Information supplied

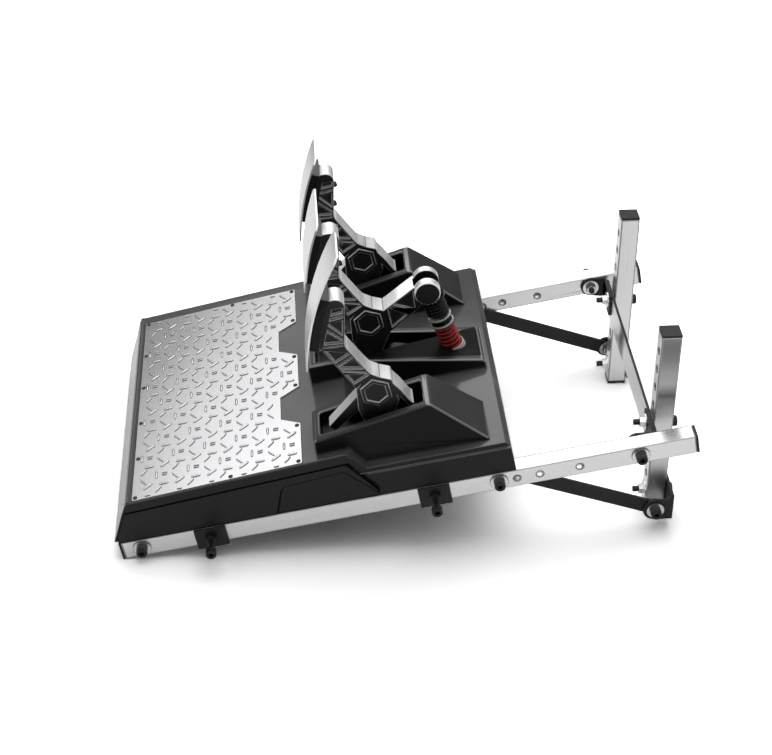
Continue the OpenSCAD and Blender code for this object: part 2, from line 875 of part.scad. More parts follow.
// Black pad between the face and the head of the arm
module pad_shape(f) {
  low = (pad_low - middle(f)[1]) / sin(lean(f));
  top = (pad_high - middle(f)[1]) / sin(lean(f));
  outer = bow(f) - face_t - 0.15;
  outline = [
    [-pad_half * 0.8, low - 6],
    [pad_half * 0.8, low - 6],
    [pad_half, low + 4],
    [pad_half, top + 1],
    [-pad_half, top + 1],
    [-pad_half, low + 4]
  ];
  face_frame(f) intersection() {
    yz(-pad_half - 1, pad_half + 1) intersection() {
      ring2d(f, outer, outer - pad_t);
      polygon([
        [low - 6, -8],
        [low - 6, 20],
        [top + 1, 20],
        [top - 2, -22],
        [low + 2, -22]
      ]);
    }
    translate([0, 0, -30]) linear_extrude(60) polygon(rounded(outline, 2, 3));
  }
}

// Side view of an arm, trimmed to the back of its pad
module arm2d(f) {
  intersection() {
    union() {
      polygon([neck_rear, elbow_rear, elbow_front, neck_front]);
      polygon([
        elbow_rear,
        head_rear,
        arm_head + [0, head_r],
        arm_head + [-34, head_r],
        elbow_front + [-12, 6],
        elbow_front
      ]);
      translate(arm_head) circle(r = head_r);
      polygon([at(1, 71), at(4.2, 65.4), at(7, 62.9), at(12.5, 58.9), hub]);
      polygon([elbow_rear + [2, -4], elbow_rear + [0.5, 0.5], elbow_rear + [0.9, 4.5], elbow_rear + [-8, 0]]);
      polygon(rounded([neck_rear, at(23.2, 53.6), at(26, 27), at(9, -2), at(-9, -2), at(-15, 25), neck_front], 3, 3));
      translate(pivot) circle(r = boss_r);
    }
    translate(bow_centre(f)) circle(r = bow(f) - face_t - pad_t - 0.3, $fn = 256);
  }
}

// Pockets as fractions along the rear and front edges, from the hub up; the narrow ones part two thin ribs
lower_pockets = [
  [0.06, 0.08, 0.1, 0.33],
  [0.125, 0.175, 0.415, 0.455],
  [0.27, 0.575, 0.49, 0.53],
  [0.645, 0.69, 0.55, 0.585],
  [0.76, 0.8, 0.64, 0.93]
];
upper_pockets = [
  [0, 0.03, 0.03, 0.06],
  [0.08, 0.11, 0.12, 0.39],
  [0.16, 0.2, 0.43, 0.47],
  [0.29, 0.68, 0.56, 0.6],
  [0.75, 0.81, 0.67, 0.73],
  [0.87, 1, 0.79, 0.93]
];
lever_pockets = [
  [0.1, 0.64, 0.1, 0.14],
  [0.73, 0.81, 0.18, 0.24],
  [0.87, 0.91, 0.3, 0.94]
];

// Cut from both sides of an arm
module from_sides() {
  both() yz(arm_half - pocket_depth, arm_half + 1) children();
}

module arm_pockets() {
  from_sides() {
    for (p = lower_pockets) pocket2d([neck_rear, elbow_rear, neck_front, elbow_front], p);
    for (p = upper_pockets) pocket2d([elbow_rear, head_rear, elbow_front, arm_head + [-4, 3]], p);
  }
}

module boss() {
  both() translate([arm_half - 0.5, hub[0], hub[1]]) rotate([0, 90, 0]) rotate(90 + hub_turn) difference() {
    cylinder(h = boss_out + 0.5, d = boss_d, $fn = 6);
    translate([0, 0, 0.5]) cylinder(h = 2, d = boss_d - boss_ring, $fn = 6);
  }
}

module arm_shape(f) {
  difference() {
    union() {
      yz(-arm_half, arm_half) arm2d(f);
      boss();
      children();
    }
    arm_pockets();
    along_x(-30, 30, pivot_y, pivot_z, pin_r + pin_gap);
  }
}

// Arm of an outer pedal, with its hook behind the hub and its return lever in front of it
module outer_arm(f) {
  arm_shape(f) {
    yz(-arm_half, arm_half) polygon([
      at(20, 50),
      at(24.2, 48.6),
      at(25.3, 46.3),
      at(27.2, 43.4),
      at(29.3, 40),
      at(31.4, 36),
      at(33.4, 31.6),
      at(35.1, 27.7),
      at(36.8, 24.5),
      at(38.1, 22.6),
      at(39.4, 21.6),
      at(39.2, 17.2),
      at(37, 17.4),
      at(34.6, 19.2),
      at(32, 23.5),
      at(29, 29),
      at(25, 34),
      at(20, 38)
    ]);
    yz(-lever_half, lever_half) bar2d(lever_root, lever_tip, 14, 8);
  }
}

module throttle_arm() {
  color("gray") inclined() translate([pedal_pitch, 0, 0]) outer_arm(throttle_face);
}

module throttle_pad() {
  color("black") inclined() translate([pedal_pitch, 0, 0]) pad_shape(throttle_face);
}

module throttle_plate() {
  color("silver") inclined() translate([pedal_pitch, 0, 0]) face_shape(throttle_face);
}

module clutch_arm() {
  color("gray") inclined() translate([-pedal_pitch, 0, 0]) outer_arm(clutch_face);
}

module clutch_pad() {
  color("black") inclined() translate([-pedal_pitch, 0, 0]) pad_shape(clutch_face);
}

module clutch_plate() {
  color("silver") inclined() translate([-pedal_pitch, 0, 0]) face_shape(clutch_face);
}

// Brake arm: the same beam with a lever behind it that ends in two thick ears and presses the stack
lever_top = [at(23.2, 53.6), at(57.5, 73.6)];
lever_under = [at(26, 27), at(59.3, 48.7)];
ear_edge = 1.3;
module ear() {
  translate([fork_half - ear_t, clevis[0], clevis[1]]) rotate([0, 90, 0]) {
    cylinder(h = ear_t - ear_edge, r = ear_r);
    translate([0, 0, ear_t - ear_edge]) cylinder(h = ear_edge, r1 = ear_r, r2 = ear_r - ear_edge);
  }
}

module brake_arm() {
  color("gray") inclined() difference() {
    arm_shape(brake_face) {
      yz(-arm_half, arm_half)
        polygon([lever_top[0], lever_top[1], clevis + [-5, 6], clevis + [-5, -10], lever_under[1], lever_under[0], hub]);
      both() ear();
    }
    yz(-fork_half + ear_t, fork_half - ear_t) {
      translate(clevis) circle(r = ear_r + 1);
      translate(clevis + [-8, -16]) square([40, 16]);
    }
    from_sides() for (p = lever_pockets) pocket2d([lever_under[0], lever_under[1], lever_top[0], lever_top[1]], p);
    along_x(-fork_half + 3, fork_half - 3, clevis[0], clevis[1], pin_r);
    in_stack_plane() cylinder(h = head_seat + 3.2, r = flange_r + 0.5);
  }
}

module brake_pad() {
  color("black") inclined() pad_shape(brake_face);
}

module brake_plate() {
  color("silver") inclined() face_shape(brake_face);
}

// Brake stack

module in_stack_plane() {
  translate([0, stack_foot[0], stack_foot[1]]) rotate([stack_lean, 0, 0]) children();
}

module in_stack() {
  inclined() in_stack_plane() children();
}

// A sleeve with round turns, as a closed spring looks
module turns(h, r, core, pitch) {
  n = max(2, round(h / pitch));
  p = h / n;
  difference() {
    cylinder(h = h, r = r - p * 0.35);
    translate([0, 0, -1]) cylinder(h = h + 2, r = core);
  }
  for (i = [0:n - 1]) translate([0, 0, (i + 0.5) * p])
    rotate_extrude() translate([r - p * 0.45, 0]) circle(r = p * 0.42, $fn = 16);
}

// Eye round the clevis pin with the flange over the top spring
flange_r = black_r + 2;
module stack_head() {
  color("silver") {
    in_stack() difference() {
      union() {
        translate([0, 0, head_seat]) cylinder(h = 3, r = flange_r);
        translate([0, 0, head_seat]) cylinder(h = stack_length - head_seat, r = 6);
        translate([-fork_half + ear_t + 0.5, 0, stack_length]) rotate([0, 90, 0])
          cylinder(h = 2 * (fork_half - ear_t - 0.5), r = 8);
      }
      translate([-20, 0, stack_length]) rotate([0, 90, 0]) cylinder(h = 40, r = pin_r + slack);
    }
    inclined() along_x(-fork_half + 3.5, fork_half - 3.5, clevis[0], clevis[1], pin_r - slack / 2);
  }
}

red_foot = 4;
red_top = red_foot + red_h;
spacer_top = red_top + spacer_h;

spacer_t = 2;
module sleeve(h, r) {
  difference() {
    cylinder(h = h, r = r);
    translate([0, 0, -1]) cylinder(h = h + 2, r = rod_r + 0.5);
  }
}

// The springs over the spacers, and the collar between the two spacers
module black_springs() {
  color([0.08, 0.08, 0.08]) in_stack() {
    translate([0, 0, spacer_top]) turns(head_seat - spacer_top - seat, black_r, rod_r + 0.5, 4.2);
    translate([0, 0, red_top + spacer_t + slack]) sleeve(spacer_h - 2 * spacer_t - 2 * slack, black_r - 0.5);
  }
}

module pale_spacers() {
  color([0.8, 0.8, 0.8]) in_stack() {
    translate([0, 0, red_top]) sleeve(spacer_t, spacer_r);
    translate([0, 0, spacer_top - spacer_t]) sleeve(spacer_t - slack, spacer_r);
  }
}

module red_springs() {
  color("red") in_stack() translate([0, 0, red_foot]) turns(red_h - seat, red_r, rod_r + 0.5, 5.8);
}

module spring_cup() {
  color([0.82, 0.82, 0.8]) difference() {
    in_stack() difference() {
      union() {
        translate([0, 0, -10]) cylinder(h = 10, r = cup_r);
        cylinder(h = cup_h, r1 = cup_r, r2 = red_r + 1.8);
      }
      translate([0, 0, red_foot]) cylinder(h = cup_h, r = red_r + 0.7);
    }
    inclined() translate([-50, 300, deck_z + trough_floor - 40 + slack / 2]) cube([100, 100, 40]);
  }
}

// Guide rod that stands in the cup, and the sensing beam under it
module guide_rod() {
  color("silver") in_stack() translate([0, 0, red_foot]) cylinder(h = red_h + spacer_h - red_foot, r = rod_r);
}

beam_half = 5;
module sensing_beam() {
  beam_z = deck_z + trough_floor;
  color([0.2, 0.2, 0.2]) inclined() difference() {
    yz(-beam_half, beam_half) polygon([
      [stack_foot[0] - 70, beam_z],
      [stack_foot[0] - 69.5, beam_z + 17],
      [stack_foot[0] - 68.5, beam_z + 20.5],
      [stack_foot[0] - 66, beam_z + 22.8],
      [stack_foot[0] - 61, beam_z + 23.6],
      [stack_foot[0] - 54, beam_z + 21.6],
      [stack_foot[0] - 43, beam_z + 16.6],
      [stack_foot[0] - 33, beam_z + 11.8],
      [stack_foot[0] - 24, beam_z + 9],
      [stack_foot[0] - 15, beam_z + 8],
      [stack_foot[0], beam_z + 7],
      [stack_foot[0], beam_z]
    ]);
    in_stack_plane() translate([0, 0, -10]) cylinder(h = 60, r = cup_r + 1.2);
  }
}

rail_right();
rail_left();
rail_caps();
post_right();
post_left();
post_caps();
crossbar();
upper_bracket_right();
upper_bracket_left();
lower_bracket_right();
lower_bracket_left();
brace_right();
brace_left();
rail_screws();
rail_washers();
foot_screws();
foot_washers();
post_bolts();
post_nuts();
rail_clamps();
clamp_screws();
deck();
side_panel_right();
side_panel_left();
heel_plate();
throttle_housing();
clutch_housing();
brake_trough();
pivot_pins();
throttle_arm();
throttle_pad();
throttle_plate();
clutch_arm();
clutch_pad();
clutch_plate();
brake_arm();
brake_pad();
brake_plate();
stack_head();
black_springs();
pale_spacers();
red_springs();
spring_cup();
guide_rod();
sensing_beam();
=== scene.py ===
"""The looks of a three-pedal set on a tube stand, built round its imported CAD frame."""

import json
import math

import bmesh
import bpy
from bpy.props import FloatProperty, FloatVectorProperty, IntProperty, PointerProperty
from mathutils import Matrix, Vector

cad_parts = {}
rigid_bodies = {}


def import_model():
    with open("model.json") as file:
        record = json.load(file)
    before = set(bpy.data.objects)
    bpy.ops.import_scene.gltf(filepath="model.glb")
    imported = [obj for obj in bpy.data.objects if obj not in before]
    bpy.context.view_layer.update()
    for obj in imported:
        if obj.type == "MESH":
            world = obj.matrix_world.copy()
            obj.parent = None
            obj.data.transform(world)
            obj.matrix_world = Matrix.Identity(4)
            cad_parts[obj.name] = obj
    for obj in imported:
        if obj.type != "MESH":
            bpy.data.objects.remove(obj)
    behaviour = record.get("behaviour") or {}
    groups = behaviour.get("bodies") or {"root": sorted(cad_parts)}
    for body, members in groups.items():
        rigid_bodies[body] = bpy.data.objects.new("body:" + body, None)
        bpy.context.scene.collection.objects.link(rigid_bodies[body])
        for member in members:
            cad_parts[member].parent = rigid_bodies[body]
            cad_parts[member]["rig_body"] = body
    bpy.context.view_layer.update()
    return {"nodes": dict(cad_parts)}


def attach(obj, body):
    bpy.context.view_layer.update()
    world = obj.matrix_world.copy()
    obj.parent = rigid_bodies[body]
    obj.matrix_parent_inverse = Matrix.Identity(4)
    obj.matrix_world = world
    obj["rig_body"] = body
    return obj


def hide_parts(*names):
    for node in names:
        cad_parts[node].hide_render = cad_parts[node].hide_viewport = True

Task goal
Only the lines from the one containing "rail_right();" through the one containing "obj.data.transform(world)" are to be extracted, exactly as they appear, with both ends included.

Task answer
rail_right();
rail_left();
rail_caps();
post_right();
post_left();
post_caps();
crossbar();
upper_bracket_right();
upper_bracket_left();
lower_bracket_right();
lower_bracket_left();
brace_right();
brace_left();
rail_screws();
rail_washers();
foot_screws();
foot_washers();
post_bolts();
post_nuts();
rail_clamps();
clamp_screws();
deck();
side_panel_right();
side_panel_left();
heel_plate();
throttle_housing();
clutch_housing();
brake_trough();
pivot_pins();
throttle_arm();
throttle_pad();
throttle_plate();
clutch_arm();
clutch_pad();
clutch_plate();
brake_arm();
brake_pad();
brake_plate();
stack_head();
black_springs();
pale_spacers();
red_springs();
spring_cup();
guide_rod();
sensing_beam();
=== scene.py ===
"""The looks of a three-pedal set on a tube stand, built round its imported CAD frame."""

import json
import math

import bmesh
import bpy
from bpy.props import FloatProperty, FloatVectorProperty, IntProperty, PointerProperty
from mathutils import Matrix, Vector

cad_parts = {}
rigid_bodies = {}


def import_model():
    with open("model.json") as file:
        record = json.load(file)
    before = set(bpy.data.objects)
    bpy.ops.import_scene.gltf(filepath="model.glb")
    imported = [obj for obj in bpy.data.objects if obj not in before]
    bpy.context.view_layer.update()
    for obj in imported:
        if obj.type == "MESH":
            world = obj.matrix_world.copy()
            obj.parent = None
            obj.data.transform(world)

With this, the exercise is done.